On March 26, 1980, a report was received by the Middleburg Heights Police Department that defendant and an associate were engaging in suspicious behavior in an automobile showroom. Following up on this report, the police soon thereafter arrested defendant as a passenger in a stolen automobile after a high-speed chase during which defendant was observed to be tossing objects out of the car window. These objects included an apparently stolen or falsified identification card and a set of keys (Tr. 55, 79-80). Neither this set of keys nor two other sets which were confiscated fit the automobile in which defendant was riding (Tr. 101-102).

The ignition on this automobile was disconnected and the steering column was peeled so that an elongated object would have to be inserted to start it (Tr. 59-60). A screwdriver was found on the front floor of the vehicle. When arrested, defendant was lying back-down on the front floor of the automobile, with his head almost under the steering wheel (Tr. 60).

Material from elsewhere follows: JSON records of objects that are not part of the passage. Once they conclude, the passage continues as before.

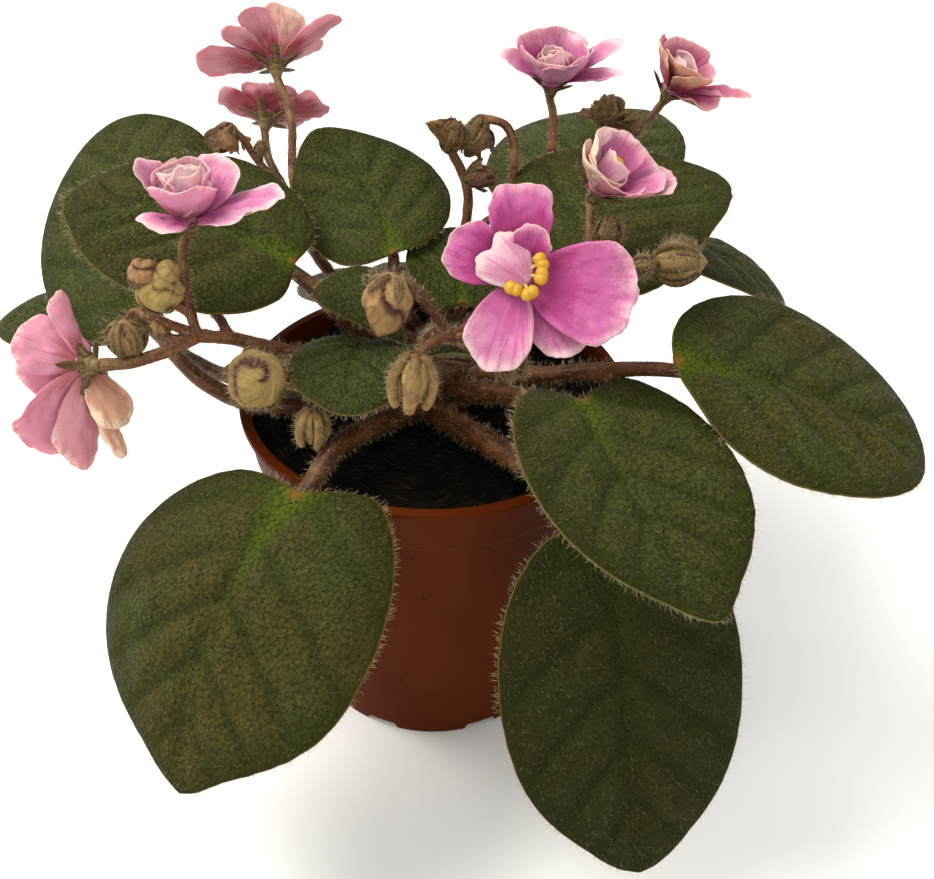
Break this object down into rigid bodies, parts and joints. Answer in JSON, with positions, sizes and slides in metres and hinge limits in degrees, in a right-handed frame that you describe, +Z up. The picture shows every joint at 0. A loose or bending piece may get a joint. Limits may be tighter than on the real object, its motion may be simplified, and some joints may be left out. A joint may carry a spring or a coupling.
{
  "type": "potted african violet",
  "caption": "Flowering houseplant in a small nursery pot: a loose rosette of hairy heart-shaped leaves on arching stalks, with sprays of double pink flowers and buds above them.",
  "frame": {"origin": "middle of the pot's base, on the surface it stands on", "axes": "+Z up along the pot's axis; -Y is the front of the plant, the side that the picture shows; +X is the picture's right"},
  "size_m": [0.216, 0.1836, 0.152],
  "materials": {
    "pot": "satin terracotta-brown plastic",
    "soil": "crumbly dark moist peat",
    "crown": "matte brown-green stem",
    "blade": "matte and hairy, dark olive green, with lighter midribs",
    "petiole": "satin reddish brown with fine pale hairs",
    "spray": "satin brown to green with fine pale hairs, buds paler",
    "petal": "soft satin pink, deeper to the middle, with pale edges",
    "anther": "satin yellow"
  },
  "bodies": {
    "root": {"crown": "crown", "flower_far_left_anthers": "anther", "flower_far_left_corolla": "petal", "flower_front_anthers": "anther", "flower_front_corolla": "petal", "flower_left_upper_anthers": "anther", "flower_left_upper_corolla": "petal", "flower_right_anthers": "anther", "flower_right_corolla": "petal", "flower_top_anthers": "anther", "flower_top_corolla": "petal", "flower_top_left_anthers": "anther", "flower_top_left_corolla": "petal", "flower_top_left_low_anthers": "anther", "flower_top_left_low_corolla": "petal", "flower_top_right_anthers": "anther", "flower_top_right_corolla": "petal", "leaf_back_left_blade": "blade", "leaf_back_left_petiole": "petiole", "leaf_back_right_blade": "blade", "leaf_back_right_petiole": "petiole", "leaf_front_left_blade": "blade", "leaf_front_left_petiole": "petiole", "leaf_front_low_blade": "blade", "leaf_front_low_petiole": "petiole", "leaf_front_right_blade": "blade", "leaf_front_right_petiole": "petiole", "leaf_left_blade": "blade", "leaf_left_far_blade": "blade", "leaf_left_far_petiole": "petiole", "leaf_left_petiole": "petiole", "leaf_left_rear_blade": "blade", "leaf_left_rear_petiole": "petiole", "leaf_rear_blade": "blade", "leaf_rear_petiole": "petiole", "leaf_rear_right_blade": "blade", "leaf_rear_right_petiole": "petiole", "leaf_right_blade": "blade", "leaf_right_petiole": "petiole", "leaf_right_rear_blade": "blade", "leaf_right_rear_petiole": "petiole", "leaf_small_front_blade": "blade", "leaf_small_front_petiole": "petiole", "leaf_small_left_blade": "blade", "leaf_small_left_petiole": "petiole", "leaf_small_rear_blade": "blade", "leaf_small_rear_petiole": "petiole", "leaf_smallest_blade": "blade", "leaf_smallest_petiole": "petiole", "leaf_top_blade": "blade", "leaf_top_petiole": "petiole", "pot": "pot", "soil": "soil", "spray_centre": "spray", "spray_left": "spray", "spray_low_left": "spray", "spray_rear": "spray", "spray_right": "spray", "spray_top_centre": "spray", "spray_top_left": "spray"}
  },
  "joints": []
}
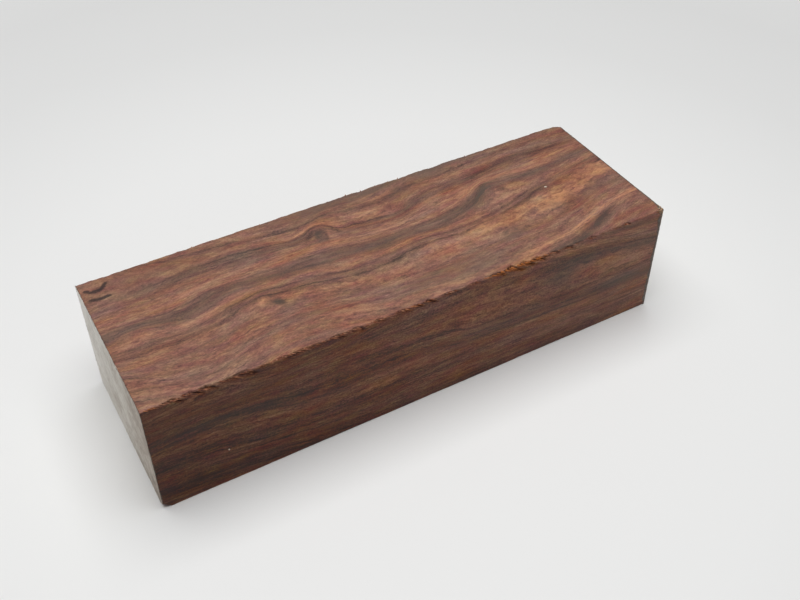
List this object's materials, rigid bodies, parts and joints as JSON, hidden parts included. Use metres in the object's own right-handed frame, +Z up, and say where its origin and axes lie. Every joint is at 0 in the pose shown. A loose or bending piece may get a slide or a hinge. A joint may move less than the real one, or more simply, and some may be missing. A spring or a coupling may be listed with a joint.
{
  "type": "arizona ironwood block",
  "caption": "Rectangular block of desert ironwood heartwood with sharp sawn arrises, figured long-grain faces and end grain sealed with pale wax.",
  "frame": {"origin": "middle of the base, the lowest face as the block lies", "axes": "+X along the grain and the longest side, +Y from the front face to the back face, +Z up through the thickness"},
  "size_m": [0.1354, 0.0444, 0.0318],
  "materials": {
    "heartwood": "sawn and lightly sanded, unfinished, satin"
  },
  "bodies": {
    "root": {"ironwood_block": "heartwood"}
  },
  "joints": []
}
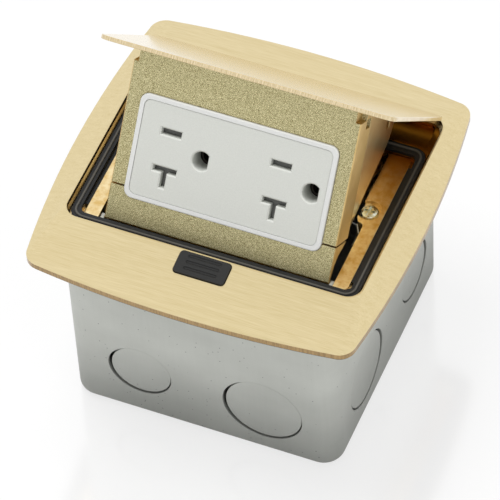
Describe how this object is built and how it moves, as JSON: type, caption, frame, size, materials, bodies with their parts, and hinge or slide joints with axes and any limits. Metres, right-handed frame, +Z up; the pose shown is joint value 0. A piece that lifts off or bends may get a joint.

He was in the process of throwing a set of keys out of the open window at the time, according to the testimony of a police officer at the scene (Tr. 55).

Upon consideration of the record as a whole, we are convinced that the evidence was sufficient to support convictions on counts of receiving stolen property, i.e., the automobile, and possession of of criminal tools, i.e., a screwdriver, and that the verdict was not manifestly against the weight of the evidence.